• [Collected material]
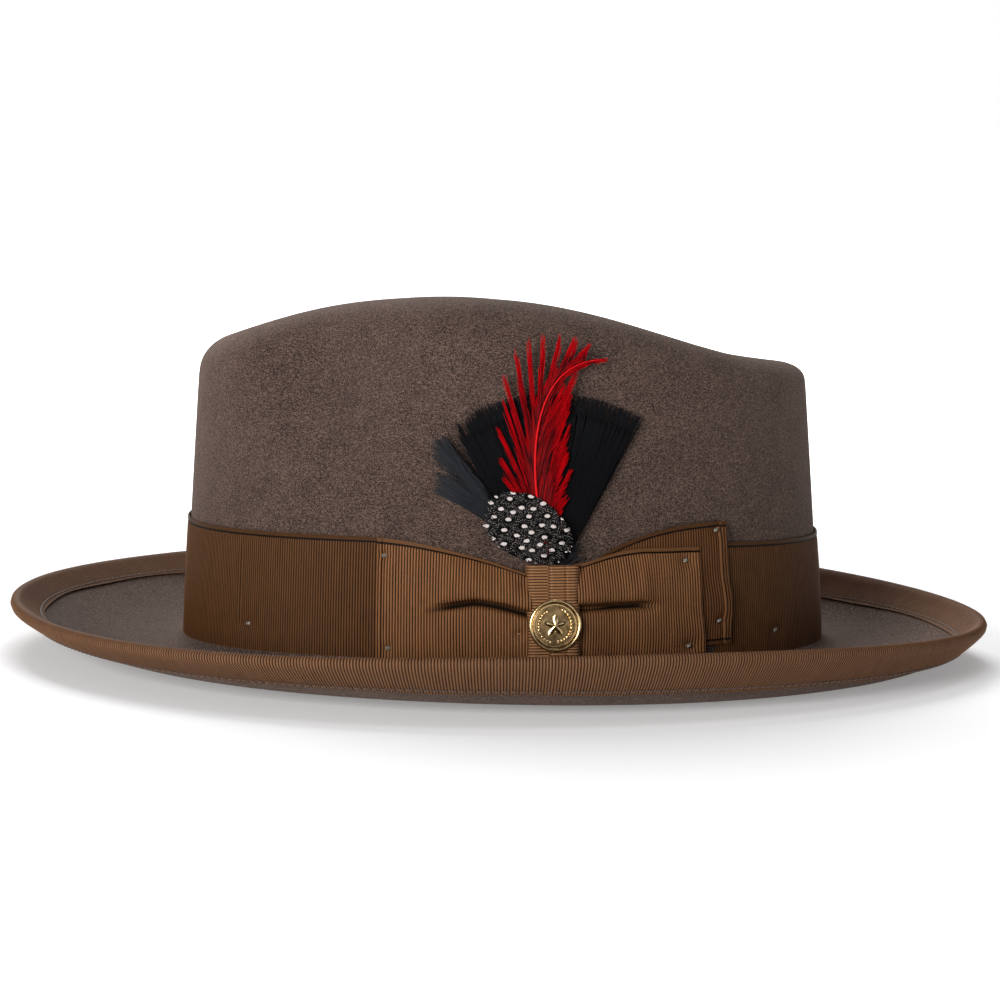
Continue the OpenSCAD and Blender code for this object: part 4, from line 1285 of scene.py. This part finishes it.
def turned_part(name, profile, sides, material, slot, body, node):
    """A round part from a profile of radius and height, turned about the badge's axis."""
    profile = np.array(profile, dtype=float)

    def place(across, up):
        turn = across * TURN
        row = up * (len(profile) - 1)
        r = np.interp(row, np.arange(len(profile)), profile[:, 0])
        h = np.interp(row, np.arange(len(profile)), profile[:, 1])
        return at_knot(r * np.cos(turn), -h, r * np.sin(turn))
    piece = lay(name, sides, len(profile) - 1, place)
    close_seams(piece, recalculate=True)
    shade(40)
    install(piece, material, slot, body, node)


field_back = [(0.01, BADGE_BACK), (0.56, BADGE_BACK), (6.3, BADGE_BACK), (6.8, BADGE_BACK + 0.1),
              (6.8, BADGE_BACK + 0.6), (6.6, FIELD_TOP)]
field_front = [(r, FIELD_TOP + 0.16 * math.cos(r / 6.6 * math.pi / 2) + 0.025 * math.cos(r * 9))
               for r in np.linspace(6.4, 0.05, 40)]
turned_part("badge_field", field_back + field_front + [(0.0, FIELD_TOP + 0.16)], 72, aged_brass,
            "aged_brass", "badge", "badge_disc")
bead = [(BADGE_R - 0.58 + RIM_R * math.cos(a), BADGE_BACK + 0.66 + 0.62 * math.sin(a))
        for a in np.linspace(0, TURN, 25)]
turned_part("badge_raised_rim", bead, 96, bright_brass, "brass", "badge", "badge_rim")
pin_back = CLUTCH_FACE - 0.4
post = [(0, pin_back), (0.25, pin_back + 0.15), (0.5, pin_back + 0.7), (0.42, pin_back + 1),
        (0.54, pin_back + 1.3), (0.54, BADGE_BACK + 0.3), (0, BADGE_BACK + 0.3)]
turned_part("badge_pin_post", post, 24, bright_brass, "brass", "badge", "badge_post")
clutch = [(0.6, 0), (2.4, 0), (3.6, 0.1), (3.95, 0.45), (3.75, 0.8), (3.95, 1.1), (3.7, CLUTCH_T),
          (1.2, CLUTCH_T), (0.6, CLUTCH_T - 0.2), (0.6, 0)]
turned_part("pin_clutch_cap", [(r, CLUTCH_FACE + h) for r, h in clutch], 48, bright_brass, "brass",
            "clutch", "pin_clutch")


def crest_surface(strip, across, up):
    """Strip 0 is the star, strip 1 a thin ring, and each other strip a leaf of the wreath."""
    turn = up * TURN
    inner = (across + 1) / 2
    tooth = np.abs(up * STAR_POINTS * 2 % 2 - 1)
    star_r = (1.45 + 2.15 * tooth) * inner
    star_h = CREST_FOOT + 0.75 * (1 - inner) ** 0.8 + 0.06
    ring_r = 6.35 + 0.16 * np.cos(across * math.pi)
    ring_h = CREST_FOOT + 0.14 * np.sin(across * math.pi) + 0.05
    leaf = strip - 2
    way = np.where(leaf % 2, 1, -1)
    leaf_angle = np.radians(-90 + way * (LEAF_FIRST + leaf // 2 * LEAF_STEP))
    along = 0.78 * np.cos(turn) * inner
    aside = 0.36 * np.sin(turn) * (1 - 0.35 * np.cos(turn)) * inner
    lean = leaf_angle + way * (math.pi / 2 - 0.45)
    leaf_x = LEAF_AT * np.cos(leaf_angle) + along * np.cos(lean) - aside * np.sin(lean)
    leaf_z = LEAF_AT * np.sin(leaf_angle) + along * np.sin(lean) + aside * np.cos(lean)
    vein = 1 - 0.35 * np.exp(-(aside / 0.08) ** 2)
    leaf_h = CREST_FOOT + 0.42 * np.sqrt(np.clip(1 - inner ** 2, 0, 1)) * vein
    kinds = [strip == 0, strip == 1]
    x = np.select(kinds, [star_r * np.sin(turn), ring_r * np.sin(turn)], leaf_x)
    z = np.select(kinds, [star_r * np.cos(turn), ring_r * np.cos(turn)], leaf_z)
    return at_knot(x, -np.select(kinds, [star_h, ring_h], leaf_h), z)


crest = lay("badge_star_and_wreath", LEAVES + 2, 40, crest_surface, barb=6)
close_seams(crest)
modify(crest, "SOLIDIFY", thickness=0.0001, offset=0)
shade(28)
install(crest, bright_brass, "brass", "badge", "badge_crest")


# ---- Table, lamps and camera ----
# A pale table that glows as painted light, its glow dimmed to grey near the hat as painted shade
# round it, with a soft lamp in front of the hat and to its left, one behind it and a weak one
# over it. The sky is white at the horizon and dark above.
TABLE_SIZE, TABLE_DROP = 60, 0.0005
HORIZON, ZENITH = (1, 1, 1, 1), (0.12, 0.12, 0.13, 1)
deselect()
bpy.ops.mesh.primitive_plane_add(size=TABLE_SIZE, location=(0, 0, -TABLE_DROP))
table = bpy.context.object
table.name = "table"
# Painted light: the table top glows by its emission, and from_hat dims the glow to grey near the hat as
# painted shade round it.
table_top, at = new_finish("table_top", Roughness=0.9, Emission_Strength=1.0)
from_hat = at.node("ShaderNodeVectorMath", {"operation": "LENGTH"}, {0: at}, 1)
feed(table_top, Base_Color=at.noise(6).between(paint(238, 238, 238), paint(242, 242, 242)),
     Emission_Color=from_hat.ramp(0.12, 0.7).between(paint(132, 132, 132), paint(255, 255, 255)))
table.data.materials.append(table_top)

world = bpy.data.worlds.new("studio")
bpy.context.scene.world = world
world.use_nodes = True
sky = world.node_tree.nodes["Background"]
view = Wire(world.node_tree, world.node_tree.nodes.new("ShaderNodeTexCoord").outputs["Generated"])
height = view.axis(2)
world.node_tree.links.new(height.ramp(0.16, 0.34).between(HORIZON, ZENITH).socket, sky.inputs["Color"])


def softbox(name, place, aim, size, power):
    """A square lamp, with its place, aim and size in metres and its power in watts."""
    deselect()
    bpy.ops.object.light_add(type="AREA", location=place)
    lamp = bpy.context.object
    lamp.name = name
    lamp.data.shape = "SQUARE"
    lamp.data.size = size
    lamp.data.energy = power
    direction = np.array(aim) - np.array(place)
    lamp.rotation_euler = (math.atan2(np.hypot(direction[0], direction[1]), -direction[2]), 0,
                           math.atan2(direction[1], direction[0]) - math.pi / 2)


softbox("key_lamp", (-1.05, -1.68, 0.5), (0, 0, 0.05), 0.8, 38)
softbox("back_lamp", (-0.2, 1.4, 1.3), (0, 0, 0.02), 1.0, 26)
softbox("top_lamp", (0.3, 0.2, 1.9), (0, 0, 0.05), 0.8, 5)

# The camera's distance and aim, and the width that it takes in at its aim, are in millimetres. The
# hat's tip on the table turns the camera with it.
CAMERA_D = 1160
CAMERA_UP, CAMERA_YAW = math.radians(6.5), math.radians(3.5)
CAMERA_AIM = np.array([-0.9, 0, 44.1])
VIEW_W = 325.733
SENSOR_W = 36
forward = np.array([math.sin(CAMERA_YAW) * math.cos(CAMERA_UP),
                    math.cos(CAMERA_YAW) * math.cos(CAMERA_UP), -math.sin(CAMERA_UP)])
rightward = np.array([math.cos(CAMERA_YAW), -math.sin(CAMERA_YAW), 0])
upward = np.cross(rightward, forward)
deselect()
bpy.ops.object.camera_add()
camera = bpy.context.object
camera.name = "camera"
bpy.context.scene.camera = camera
turned = [tipped(v) for v in (rightward, upward, -forward)]
lens_at = seat(CAMERA_AIM - forward * CAMERA_D)
camera.matrix_world = Matrix([[*(axis[i] for axis in turned), lens_at[i]] for i in range(3)]
                             + [[0, 0, 0, 1]])
camera.data.sensor_width = SENSOR_W
camera.data.lens = SENSOR_W * CAMERA_D / VIEW_W
camera.data.clip_start = 0.05
camera.data.clip_end = 100
bpy.context.scene.view_settings.view_transform = "Standard"
bpy.context.scene.view_settings.look = "None"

• [Directions for this task] Take every line that includes the string "scene" and copy it.

• [Completed exercise]
Continue the OpenSCAD and Blender code for this object: part 4, from line 1285 of scene.py. This part finishes it.
bpy.context.scene.world = world
bpy.context.scene.camera = camera
bpy.context.scene.view_settings.view_transform = "Standard"
bpy.context.scene.view_settings.look = "None"